American workers who lost their assembly jobs to outsourcing need help… but that help shouldn’t take the form of new assembly jobs. There are two key reasons for this.

First, those jobs don’t pay well. Assembly workers are looking at maybe $35,000 a year. Certainly that’s better than nothing, but as Harold Meyerson’s January 25 op-ed in The Washington Post points out, a salary like that does not “…easily support home ownership, new-car purchases or college tuitions. A manufacturing renaissance would be good in itself… but would not in itself rebuild the great American middle class.”

Second, even if a magic wand was waved and all the iPhones and stepladders and sweaters and tables were assembled in the United States again, those restored assembly workers would remain  just as vulnerable to future offshoring. Meaning, once again generations of Americans would feel secure in low-pay, low-skill jobs that history has shown aren’t secure at all.

It’s preferable to let emerging economies keep those assembly jobs – we can’t compete with their slave-level wages and working conditions anyway, and we wouldn’t want toInstead, the investment in American manufacturing (both economically and philosophically) should be one of education and capabilities, not assembly. Manufacturing is much more than putting things together. A robot can put things together, even another robot; but a manufacturer is the one who dreams up the process in the first place.

This viewpoint has been historically unpopular because all those people who had formerly worked in assembly don’t necessarily have the knowledge or skills to become modern American manufacturers. We are, after all, talking about some level of engineering capability – not necessarily a degree in engineering, but something beyond what’s necessary to operate a stamping machine. Some re-education will be necessary, in the short term, for all the American assemblers who want to move into the kinds of manufacturing jobs the country really needs. And those assemblers should get all the help that their government and employers can possibly provide. See? It’s not a question of jobs, it’s a question of education. The jobs exist, here, right now – but they lack the people with the appropriate skill set to fill them.

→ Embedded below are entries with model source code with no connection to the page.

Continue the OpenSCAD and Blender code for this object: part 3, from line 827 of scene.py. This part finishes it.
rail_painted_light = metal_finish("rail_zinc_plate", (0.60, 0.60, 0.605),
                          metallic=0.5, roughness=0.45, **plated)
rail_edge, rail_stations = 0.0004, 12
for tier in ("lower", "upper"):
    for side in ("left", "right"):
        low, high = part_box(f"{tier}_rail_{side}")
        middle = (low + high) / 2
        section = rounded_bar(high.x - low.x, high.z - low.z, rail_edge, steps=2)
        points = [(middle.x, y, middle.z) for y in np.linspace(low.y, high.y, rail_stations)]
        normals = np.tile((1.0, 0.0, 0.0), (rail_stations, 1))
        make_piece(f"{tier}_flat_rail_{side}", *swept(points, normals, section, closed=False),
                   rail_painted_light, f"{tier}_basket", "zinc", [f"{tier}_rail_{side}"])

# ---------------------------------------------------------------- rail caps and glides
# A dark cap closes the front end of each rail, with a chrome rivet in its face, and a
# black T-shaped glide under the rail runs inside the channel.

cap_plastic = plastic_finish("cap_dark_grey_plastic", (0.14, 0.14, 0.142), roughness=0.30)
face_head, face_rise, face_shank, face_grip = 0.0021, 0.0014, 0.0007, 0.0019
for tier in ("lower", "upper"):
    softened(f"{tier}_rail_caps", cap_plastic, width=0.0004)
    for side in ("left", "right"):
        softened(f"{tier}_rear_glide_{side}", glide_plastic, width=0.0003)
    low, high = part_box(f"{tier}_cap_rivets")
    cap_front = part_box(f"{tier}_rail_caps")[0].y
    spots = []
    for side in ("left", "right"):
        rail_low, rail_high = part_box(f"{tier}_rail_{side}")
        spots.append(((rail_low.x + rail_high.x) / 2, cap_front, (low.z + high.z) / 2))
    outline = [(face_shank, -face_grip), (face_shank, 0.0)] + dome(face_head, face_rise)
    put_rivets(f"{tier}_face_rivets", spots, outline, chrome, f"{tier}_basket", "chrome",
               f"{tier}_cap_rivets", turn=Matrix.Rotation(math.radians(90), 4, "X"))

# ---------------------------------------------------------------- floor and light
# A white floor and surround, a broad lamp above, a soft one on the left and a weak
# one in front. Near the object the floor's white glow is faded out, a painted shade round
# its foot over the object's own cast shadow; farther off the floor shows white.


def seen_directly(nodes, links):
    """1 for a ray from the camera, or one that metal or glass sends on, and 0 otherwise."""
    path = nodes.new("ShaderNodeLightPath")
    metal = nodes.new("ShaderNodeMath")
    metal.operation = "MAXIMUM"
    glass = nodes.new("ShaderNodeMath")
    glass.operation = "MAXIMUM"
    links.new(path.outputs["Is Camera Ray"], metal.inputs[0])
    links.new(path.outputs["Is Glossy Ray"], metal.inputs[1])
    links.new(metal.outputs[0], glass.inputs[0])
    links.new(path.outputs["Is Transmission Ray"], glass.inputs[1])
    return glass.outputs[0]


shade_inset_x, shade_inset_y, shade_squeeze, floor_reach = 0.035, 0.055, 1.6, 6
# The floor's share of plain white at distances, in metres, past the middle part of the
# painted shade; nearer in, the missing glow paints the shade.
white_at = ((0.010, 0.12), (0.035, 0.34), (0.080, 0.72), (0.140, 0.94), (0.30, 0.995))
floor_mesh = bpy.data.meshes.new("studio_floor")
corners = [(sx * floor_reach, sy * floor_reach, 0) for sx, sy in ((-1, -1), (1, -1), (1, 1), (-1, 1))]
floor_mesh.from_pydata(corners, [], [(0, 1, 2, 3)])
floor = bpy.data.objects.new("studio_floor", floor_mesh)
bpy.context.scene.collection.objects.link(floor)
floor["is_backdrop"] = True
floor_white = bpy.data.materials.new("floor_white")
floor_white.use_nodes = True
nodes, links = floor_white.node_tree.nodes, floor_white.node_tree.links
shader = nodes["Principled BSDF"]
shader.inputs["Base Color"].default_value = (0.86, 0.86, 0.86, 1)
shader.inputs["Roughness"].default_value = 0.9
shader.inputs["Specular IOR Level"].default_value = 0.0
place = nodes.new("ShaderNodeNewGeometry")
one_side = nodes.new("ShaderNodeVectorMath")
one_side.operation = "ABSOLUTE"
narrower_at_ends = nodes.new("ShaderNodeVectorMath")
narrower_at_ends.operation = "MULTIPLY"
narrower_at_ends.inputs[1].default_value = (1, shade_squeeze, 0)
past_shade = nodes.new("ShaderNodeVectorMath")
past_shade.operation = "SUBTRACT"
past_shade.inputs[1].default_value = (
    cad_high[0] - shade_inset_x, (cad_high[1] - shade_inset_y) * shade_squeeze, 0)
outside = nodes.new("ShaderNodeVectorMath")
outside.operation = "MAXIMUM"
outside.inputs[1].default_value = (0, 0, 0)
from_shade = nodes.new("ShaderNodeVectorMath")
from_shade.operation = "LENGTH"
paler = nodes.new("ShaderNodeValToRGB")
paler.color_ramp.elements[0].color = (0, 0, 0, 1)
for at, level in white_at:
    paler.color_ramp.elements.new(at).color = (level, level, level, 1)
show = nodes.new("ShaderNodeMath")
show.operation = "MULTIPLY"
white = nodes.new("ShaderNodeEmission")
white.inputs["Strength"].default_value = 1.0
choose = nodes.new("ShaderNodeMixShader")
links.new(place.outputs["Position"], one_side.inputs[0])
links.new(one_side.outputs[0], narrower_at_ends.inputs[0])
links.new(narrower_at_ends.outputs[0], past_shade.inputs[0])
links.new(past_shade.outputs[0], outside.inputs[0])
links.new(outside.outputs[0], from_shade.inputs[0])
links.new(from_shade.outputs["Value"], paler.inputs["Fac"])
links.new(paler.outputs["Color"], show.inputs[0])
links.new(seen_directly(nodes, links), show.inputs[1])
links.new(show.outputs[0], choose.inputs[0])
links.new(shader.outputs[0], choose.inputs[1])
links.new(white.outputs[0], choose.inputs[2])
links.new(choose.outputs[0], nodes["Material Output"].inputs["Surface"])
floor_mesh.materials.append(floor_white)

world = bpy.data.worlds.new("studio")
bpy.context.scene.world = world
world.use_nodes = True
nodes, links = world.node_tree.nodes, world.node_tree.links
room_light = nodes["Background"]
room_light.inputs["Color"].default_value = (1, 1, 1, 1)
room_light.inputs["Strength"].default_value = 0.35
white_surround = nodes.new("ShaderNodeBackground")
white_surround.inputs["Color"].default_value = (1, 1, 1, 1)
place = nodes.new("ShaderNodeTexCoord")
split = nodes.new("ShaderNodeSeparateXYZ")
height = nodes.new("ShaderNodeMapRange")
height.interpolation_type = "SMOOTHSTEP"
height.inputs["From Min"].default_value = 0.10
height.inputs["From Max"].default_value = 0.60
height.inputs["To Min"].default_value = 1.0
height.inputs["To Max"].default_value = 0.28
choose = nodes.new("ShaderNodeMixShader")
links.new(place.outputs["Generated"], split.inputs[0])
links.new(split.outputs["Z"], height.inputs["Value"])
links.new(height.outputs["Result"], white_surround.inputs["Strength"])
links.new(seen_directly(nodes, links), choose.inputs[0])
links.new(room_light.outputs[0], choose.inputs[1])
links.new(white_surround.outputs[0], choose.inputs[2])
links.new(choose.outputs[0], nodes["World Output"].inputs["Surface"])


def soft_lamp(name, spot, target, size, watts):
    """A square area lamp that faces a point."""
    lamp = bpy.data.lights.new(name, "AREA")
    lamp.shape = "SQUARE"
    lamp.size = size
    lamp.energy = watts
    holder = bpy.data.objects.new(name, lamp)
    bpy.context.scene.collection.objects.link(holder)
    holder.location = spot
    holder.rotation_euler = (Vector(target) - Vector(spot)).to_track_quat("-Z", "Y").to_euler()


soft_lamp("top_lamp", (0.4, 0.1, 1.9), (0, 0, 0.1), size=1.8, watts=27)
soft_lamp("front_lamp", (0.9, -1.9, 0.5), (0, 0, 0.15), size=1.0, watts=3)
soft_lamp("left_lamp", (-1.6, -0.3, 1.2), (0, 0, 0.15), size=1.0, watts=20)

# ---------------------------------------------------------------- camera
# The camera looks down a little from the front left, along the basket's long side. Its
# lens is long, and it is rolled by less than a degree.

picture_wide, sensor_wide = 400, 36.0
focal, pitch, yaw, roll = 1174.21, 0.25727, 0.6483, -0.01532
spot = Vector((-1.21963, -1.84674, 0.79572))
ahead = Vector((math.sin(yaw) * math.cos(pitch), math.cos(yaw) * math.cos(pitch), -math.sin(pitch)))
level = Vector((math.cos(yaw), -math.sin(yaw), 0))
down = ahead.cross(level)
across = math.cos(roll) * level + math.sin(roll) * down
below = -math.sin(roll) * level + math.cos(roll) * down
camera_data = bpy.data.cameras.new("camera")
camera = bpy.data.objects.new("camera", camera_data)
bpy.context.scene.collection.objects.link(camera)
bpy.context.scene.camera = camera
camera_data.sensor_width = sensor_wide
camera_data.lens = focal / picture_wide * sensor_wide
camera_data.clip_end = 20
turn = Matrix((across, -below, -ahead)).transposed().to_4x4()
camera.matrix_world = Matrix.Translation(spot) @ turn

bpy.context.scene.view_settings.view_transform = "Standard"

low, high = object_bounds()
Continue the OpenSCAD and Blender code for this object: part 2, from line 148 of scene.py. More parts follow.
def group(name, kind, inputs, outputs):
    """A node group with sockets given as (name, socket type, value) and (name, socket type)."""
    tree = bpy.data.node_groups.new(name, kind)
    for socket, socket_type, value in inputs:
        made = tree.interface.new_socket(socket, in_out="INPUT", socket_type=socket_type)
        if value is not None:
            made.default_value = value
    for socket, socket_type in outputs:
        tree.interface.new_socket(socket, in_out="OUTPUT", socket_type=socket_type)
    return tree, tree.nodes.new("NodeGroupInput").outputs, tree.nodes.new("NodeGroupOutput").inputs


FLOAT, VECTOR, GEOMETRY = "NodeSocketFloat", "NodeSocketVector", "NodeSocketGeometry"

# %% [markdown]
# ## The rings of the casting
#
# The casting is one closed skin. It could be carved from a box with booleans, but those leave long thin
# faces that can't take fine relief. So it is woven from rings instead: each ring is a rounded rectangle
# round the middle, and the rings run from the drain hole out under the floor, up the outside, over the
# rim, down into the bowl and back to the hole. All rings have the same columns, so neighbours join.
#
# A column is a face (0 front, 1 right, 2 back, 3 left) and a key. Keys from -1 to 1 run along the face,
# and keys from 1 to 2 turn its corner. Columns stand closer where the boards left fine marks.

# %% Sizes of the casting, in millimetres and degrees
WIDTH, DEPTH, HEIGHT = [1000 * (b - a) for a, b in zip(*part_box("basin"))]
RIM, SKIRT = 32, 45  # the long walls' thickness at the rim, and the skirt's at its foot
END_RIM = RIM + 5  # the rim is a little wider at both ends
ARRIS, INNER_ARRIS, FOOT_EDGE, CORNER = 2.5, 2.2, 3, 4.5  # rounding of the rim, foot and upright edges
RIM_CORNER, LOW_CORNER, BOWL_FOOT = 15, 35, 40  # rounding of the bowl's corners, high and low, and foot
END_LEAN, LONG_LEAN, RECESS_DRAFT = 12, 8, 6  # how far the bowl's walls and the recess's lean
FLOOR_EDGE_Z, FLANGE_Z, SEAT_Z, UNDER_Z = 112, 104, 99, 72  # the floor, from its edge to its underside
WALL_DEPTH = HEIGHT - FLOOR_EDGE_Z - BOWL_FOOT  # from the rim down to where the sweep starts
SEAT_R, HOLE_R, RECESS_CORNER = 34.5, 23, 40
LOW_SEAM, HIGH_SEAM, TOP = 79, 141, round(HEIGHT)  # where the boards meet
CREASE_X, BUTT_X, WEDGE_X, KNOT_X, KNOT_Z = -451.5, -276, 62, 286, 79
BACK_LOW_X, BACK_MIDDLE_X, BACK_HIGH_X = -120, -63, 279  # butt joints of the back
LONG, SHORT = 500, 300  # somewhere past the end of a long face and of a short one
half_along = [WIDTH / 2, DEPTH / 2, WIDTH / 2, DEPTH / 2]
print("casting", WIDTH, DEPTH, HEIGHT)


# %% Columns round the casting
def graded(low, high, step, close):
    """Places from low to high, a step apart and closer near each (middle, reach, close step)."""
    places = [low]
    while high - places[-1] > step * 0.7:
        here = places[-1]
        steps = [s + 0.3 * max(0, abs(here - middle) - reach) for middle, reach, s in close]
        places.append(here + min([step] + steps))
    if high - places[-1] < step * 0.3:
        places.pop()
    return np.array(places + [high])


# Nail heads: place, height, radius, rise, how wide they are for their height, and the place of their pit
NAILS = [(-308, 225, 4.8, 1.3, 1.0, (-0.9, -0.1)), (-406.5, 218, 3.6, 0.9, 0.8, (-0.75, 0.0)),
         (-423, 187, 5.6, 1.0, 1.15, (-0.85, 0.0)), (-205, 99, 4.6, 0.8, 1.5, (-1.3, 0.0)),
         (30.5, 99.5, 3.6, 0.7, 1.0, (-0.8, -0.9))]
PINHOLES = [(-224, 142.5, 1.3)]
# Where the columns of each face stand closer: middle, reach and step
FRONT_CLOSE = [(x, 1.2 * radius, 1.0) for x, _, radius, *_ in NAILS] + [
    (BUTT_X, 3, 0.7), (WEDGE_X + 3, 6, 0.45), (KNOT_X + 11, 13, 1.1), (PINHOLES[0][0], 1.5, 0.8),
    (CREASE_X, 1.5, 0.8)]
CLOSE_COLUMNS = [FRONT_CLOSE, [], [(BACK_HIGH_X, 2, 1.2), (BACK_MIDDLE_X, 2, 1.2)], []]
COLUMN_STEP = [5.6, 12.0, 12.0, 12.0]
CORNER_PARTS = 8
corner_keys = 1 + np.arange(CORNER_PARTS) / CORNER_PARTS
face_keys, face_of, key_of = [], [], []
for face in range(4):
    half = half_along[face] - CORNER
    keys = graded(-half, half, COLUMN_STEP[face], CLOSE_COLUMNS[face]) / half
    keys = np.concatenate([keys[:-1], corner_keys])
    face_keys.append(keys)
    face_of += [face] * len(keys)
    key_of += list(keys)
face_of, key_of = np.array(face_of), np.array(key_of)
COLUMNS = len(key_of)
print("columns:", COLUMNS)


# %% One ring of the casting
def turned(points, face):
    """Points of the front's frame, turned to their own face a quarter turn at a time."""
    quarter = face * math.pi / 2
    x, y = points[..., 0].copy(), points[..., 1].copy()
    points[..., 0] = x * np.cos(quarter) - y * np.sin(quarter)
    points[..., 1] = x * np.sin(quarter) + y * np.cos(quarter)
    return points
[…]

Ignoring a problem is not the right way to solve it, though it’s often the easiest. It would surely be easier to just hope that assembly jobs return to America, or even to provide infrastructure and funding to encourage it. But would that be the right solution? No. It would create low-paying, largely unskilled jobs that would always be at risk of elimination. Meanwhile, reinventing what we mean by manufacturing, that’s going to be an expensive, long-term proposition involving heavy investment in education and change to long-held social ideologies. It’s not going to be fun, or cheap, or even fast… but it is right, and it is the true path to a revitalized manufacturing economy in the United States. A manufacturing economy that we already possess the tools for, right here, on our soil, it’s an investment in people and their opportunity for a better life, a more prosperous life.